Вообще, о Петренко рассказывалось много легенд, причем, в отличие от многих других чекистских начальников, без ненависти.
Работы на дороге приближались к концу. Уже «фитили» — легкотрудники красили километровые столбы, другие такие же «фитили» укладывали вокруг столбов пятиконечные звездочки из битого кирпича, утверждая тем самым, что и наша железная дорога является очередной ступенькой на пути к коммунизму. Уже начали понемногу отправлять зэков с нашей колонны куда-то, и нас оставалось все меньше и меньше.
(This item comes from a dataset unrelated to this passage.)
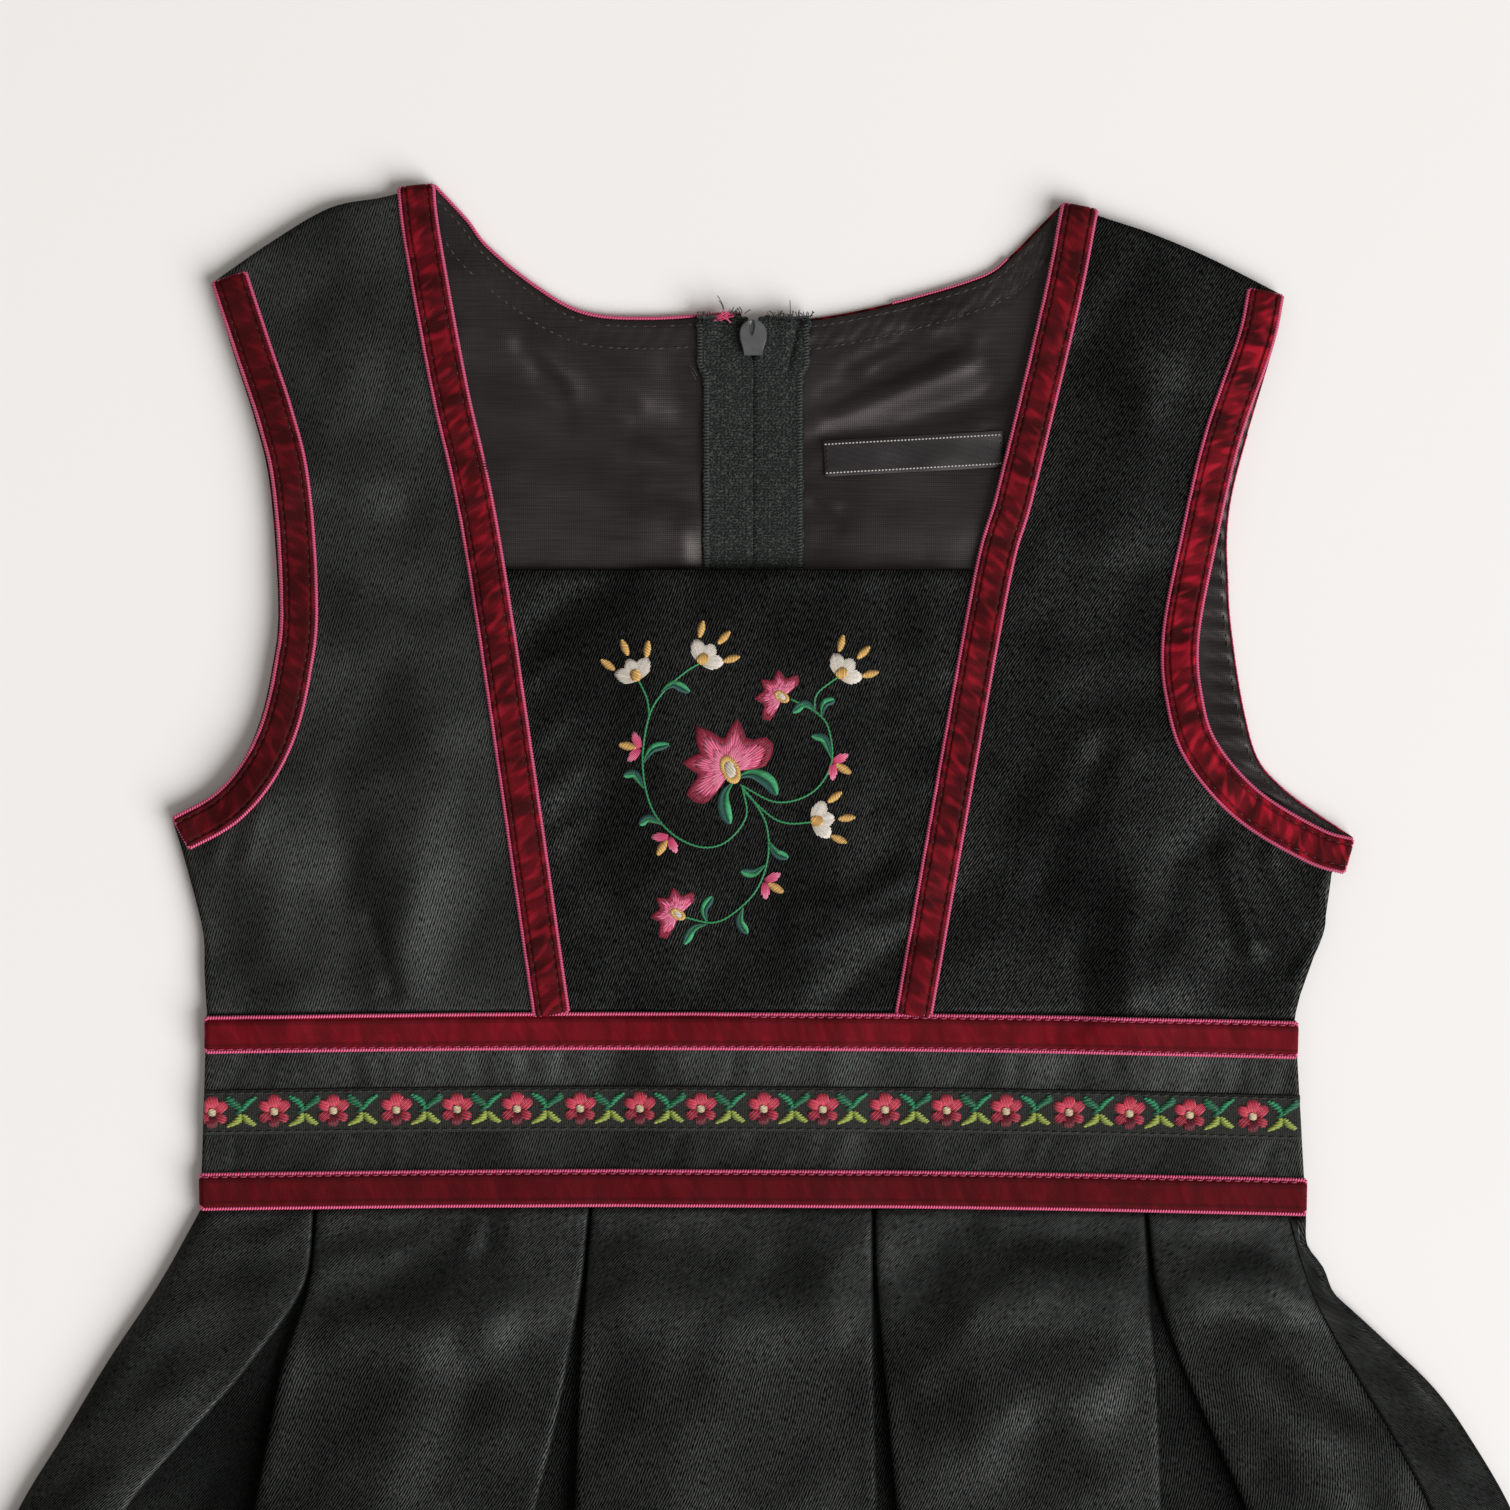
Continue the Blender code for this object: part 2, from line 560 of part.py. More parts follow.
def pleated_section(depth):
    """Across the front of the skirt: panels on top, returns under their folds, and the backing."""
    space = LAYER * (1 + SKIRT_LOFT * ease(depth / SKIRT_LOFT_DEPTH))
    base = LAYER + ON_FLOOR
    middle, top = base + space, base + 2 * space
    turn = space / 2
    left, across = at_depth(LEFT_EDGE, depth), opened(EDGE_ROUND, depth)
    section = [(left + across * (1 - math.cos(a)), base + (middle + LAYER - base) * math.sin(a))
               for a in (0, math.pi / 8, math.pi / 4, 3 * math.pi / 8, math.pi / 2)]
    start = left + across
    for pleat in PLEATS:
        fold_left = at_depth(pleat["left"], depth)
        fold_right = at_depth(pleat["right"], depth)
        deep = pleat["deep"] - (fold_right - fold_left) / 4
        section += panel_between(start, fold_left - turn, space, depth)
        section += [(fold_left - turn, top), (fold_left, top - turn), (fold_left - turn, middle)]
        hidden = fold_left - deep
        section += [(hidden + turn, middle), (hidden, middle - turn), (hidden + turn, base)]
        hidden = fold_right + deep
        section += [(hidden - turn, base), (hidden, middle - turn), (hidden - turn, middle)]
        section += [(fold_right + turn, middle), (fold_right, top - turn), (fold_right + turn, top)]
        start = fold_right + turn
    seam = at_depth(SIDE_SEAM, depth) - SEAM / 2
    section += panel_between(start, seam, space, depth)
    section.append((seam, 2 * LAYER + ON_FLOOR))
    return section


def panel_between(start, end, space, depth):
    """Points along a panel of the skirt, with its soft folds, clear of the returns below it."""
    points = []
    for k in range(1, 6):
        x = start + (end - start) * k / 6
        smooth = panel_height(x, space, depth)
        smooth += PANEL_RISE * math.sin(math.pi * k / 6) * ease(depth / 120)
        lowest = min(smooth, LAYER + ON_FLOOR + space + LAYER)
        lift = folds(*skirt_place(x, depth)) * ease(depth / 40)
        points.append((x, max(smooth + lift, lowest)))
    return points


def panel_height(x, space, depth):
    """Middle height of the top layer, which comes down towards both sides of the skirt."""
    top = LAYER + ON_FLOOR + 2 * space
    left = at_depth(LEFT_EDGE, depth) + opened(EDGE_ROUND, depth)
    seam = at_depth(SIDE_SEAM, depth)
    height = top - (space - LAYER) * (1 - ease((x - left) / SEAM_RUN[1]))
    return height - (top - 2 * LAYER - ON_FLOOR) * (1 - ease((seam - x) / opened(SEAM_RUN, depth)))


def skirt_front():
    """The front of the skirt, one length of cloth with four inverted box pleats."""
    rows = [lifted_row(pleated_section(depth), depth) for depth in reversed(SKIRT_ROWS)]
    return wall("skirt_front", rows, satin())


def skirt_back_left():
    """The left half of the back of the skirt, flat on the surface."""
    rows = []
    for depth in reversed(SKIRT_ROWS):
        left, end = at_depth(LEFT_EDGE, depth), ZIP_X - SEAM / 2
        section = [(left + (end - left) * k / 9, ON_FLOOR) for k in range(10)]
        rows.append(lifted_row(section, depth))
    return wall("skirt_back_left", rows, satin())


def skirt_back_right():
    """The right half of the back, whose edge is folded round to the front as far as the seam."""
    top = 2 * LAYER + ON_FLOOR
    turn = (top - ON_FLOOR) / 2
    depths = [row[0] for row in RIGHT_EDGE]
    across = [row[1] for row in RIGHT_EDGE]
    rows = []
    for depth in reversed(SKIRT_ROWS):
        start = ZIP_X + SEAM / 2
        bend = at_depth(across, depth, depths) - turn - CLOTH / 2
        section = [(start + (bend - start) * k / 9, ON_FLOOR) for k in range(10)]
        section += [(bend + turn * math.sin(a), top / 2 + ON_FLOOR / 2 - turn * math.cos(a))
                    for a in (math.pi / 4, math.pi / 2, 3 * math.pi / 4)]
        seam = at_depth(SIDE_SEAM, depth) + SEAM / 2
        section += [(bend + (seam - bend) * k / 2, top) for k in range(3)]
        rows.append(lifted_row(section, depth))
    return wall("skirt_back_right", rows, satin())


# ---------------------------------------------------------------- closing and label
def zip_tape(side):
    """One tape of the zip. It stands back from the slider's neck at its top."""
    outwards = -1 if side == "left" else 1
    rows = []
    for y in (2.0, 52.0, 90.0, 130.0, 170.0, 200.0, 214.0, 222.0, TAPE_TOP):
        inner = ZIP_X + outwards * (SEAM / 2 if y < 216 else 1.5)
        outer = ZIP_X + outwards * (TAPE_WIDTH + 0.2)
        line = [Vector((inner, y)), Vector(((inner + outer) / 2, y)), Vector((outer, y))]
        rows.append(line if side == "right" else line[::-1])
    return wall("zip_tape_" + side, raised(rows, 2 * LAYER + ON_FLOOR), zip_tape_cloth())


def slider_outline():
    """Round head and flanks that narrow to a straight tail, anticlockwise from the tail's right corner."""
    head = [(SLIDER_HEAD * math.sin(a), 0.9 + SLIDER_HEAD * math.cos(a))
            for a in [math.radians(d) for d in range(90, -91, -20)]]
    left = [(-x, y) for x, y in reversed(SLIDER_FLANK)]
    corners = list(SLIDER_FLANK) + head + left
    return [Vector((ZIP_X + x, SLIDER_Y + y)) for x, y in corners]


def slider():
    """The slider, seen from the inside of the dress, with the neck that carries the pull tab."""
    body = plate("zip_slider", slider_outline(), SLIDER_LOW, SLIDER_HIGH, gunmetal())
    corners = ((-0.9, -2), (0.9, -2), (0.9, 2), (-0.9, 2))
    neck_outline = [Vector((ZIP_X + x, HINGE_Y + y)) for x, y in corners]
    neck = plate("zip_slider_neck", neck_outline, TAB_THICK + SEAM, SLIDER_LOW + 0.6, gunmetal(), 0.1)
    joined = body.modifiers.new("neck", "BOOLEAN")
    joined.operation = "UNION"
    joined.object = neck
    neck.hide_render = True
    neck.display_type = "WIRE"
    return body


def pull_tab():
    """The tab under the back, hinged at its upper end and narrowed towards it."""
    half = TAB_WIDTH / 2
    outline = [Vector((half * math.sin(a), 3.0 - TAB_LENGTH - half * math.cos(a)))
               for a in [math.radians(d) for d in range(-90, 91, 30)]]
    corners = ((TAB_HEAD, -1.2), (TAB_HEAD, 0.45), (-TAB_HEAD, 0.45), (-TAB_HEAD, -1.2))
    outline += [Vector(corner) for corner in corners]
    made = plate("zip_pull", outline, -TAB_THICK / 2, TAB_THICK / 2, gunmetal(), 0.2)
    made.location = (ZIP_X * MM, (WAIST_Y + HINGE_Y) * MM, TAB_THICK / 2 * MM)
    return made


def label():
    """The woven label in the back neck, bare, a little tilted."""
    line = even_line([Vector(LABEL_START), Vector(LABEL_END)], 6)
    return strip("label", line, LABEL_WIDTH, 2 * LAYER + ON_FLOOR, label_cloth())


def remove_everything():
    for old in list(bpy.data.objects):
        bpy.data.objects.remove(old, do_unlink=True)


def main():
    remove_everything()
    for side in ("left", "right"):
        back_panel(side)
        back_lining(side)
        front_panel(side)
        neck_ribbons(side)
        armhole_ribbons(side)
        zip_tape(side)
    bib()
    label()
    slider()
    pull_tab()
    waistband()
    waist_ribbons()
    skirt_front()
    skirt_back_left()
    skirt_back_right()


main()
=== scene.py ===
# %% [markdown]
# # A child's festive dress in bunad style
# The dress lies flat and face up on a pale table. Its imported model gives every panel, ribbon and
# fold of the skirt at its real size. Here each plain wall is dressed as the cloth that it really
# is: satin twill, velvet ribbon, woven ribbon, lining and zip tape, with their creases and sewing.
# All sizes below are in millimetres, with y measured up from the foot of the waistband.

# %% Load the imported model
import json
import math

import bpy
import numpy as np
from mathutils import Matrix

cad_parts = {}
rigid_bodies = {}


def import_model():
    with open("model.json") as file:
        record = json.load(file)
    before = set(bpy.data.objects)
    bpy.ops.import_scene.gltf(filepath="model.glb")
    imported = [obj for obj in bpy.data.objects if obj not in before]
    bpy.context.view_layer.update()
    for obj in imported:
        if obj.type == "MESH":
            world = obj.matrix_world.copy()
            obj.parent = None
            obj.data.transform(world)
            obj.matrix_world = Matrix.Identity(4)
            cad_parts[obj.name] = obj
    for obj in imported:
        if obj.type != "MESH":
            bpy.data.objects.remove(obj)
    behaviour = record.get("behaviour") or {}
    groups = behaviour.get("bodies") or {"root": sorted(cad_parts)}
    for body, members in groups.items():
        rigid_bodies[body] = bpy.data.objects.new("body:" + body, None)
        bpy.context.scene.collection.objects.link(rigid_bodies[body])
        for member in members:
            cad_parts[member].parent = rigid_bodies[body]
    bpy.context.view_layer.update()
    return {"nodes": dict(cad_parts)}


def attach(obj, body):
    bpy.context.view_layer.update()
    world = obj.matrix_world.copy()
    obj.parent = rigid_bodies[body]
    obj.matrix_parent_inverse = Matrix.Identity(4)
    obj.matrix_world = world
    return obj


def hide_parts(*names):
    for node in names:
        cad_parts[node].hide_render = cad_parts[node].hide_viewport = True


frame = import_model()

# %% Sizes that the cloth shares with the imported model
MM = 0.001
CLOTH = 1.1
SEAM = 0.3
LAYER = CLOTH + SEAM
ON_FLOOR = CLOTH / 2
WAIST_Y = 54.5
SKIRT_LENGTH = 380.0
HEM_HALF_WIDTH = 297.0
HEM_RISE = 33.0
BAND_HEIGHT = 51.6
FLOWER_RIBBON_WIDTH = 11.6
LOWER_VELVET_Y = 0.4
FLOWER_RIBBON_Y = 20.2
UPPER_VELVET_Y = 41.8
TRIM_OVERLAP = 2.5
BIB_TOP = 168.5
ZIP_X = -0.5
TAPE_WIDTH = 12.8
TAPE_TOP = 235.4
TAB_SLOT = 3.3
TAB_SLOT_FOOT = 204.0
SATIN = 0.8             # of the front and the waistband, thinner than its share of the wall
LINING = 0.6
print("a wall of cloth is", CLOTH, "mm thick, and the layers lie", round(LAYER, 2), "mm apart")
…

Приехала комиссия из чиновников МВД и МПС, осмотрела участок, заседала всю ночь и приняла решение изменить мою жизнь. То есть, она увидела, что работы по окончательной выправке пути силами одной бригады к назначенному сроку выполнить невозможно, и приказала начальнику создать вторую бригаду.
Бригаду Соловьянова как имевшую уже опыт и считавшуюся специалистами, разделили на две равные части и добавили по десятку чернорабочих. Десятником на вновь созданную бригаду назначили по рекомендации Ивана меня. В этот же день меня переместили из общего барака в барак АТП (административно-технического персонала), и я избавился таким образом от ставшей весьма обременительной опеки бригадира Соловьянова.
В бытовом отношении мое положение изменилось только в том, что всем АТП выдавали дополнительно еще один черпачок (напоминаю — в полстакана) синей гаоляновой каши.
Для работы на пути мне вручили «универсальный уровень» и два флажка для остановки и пропуска поездов.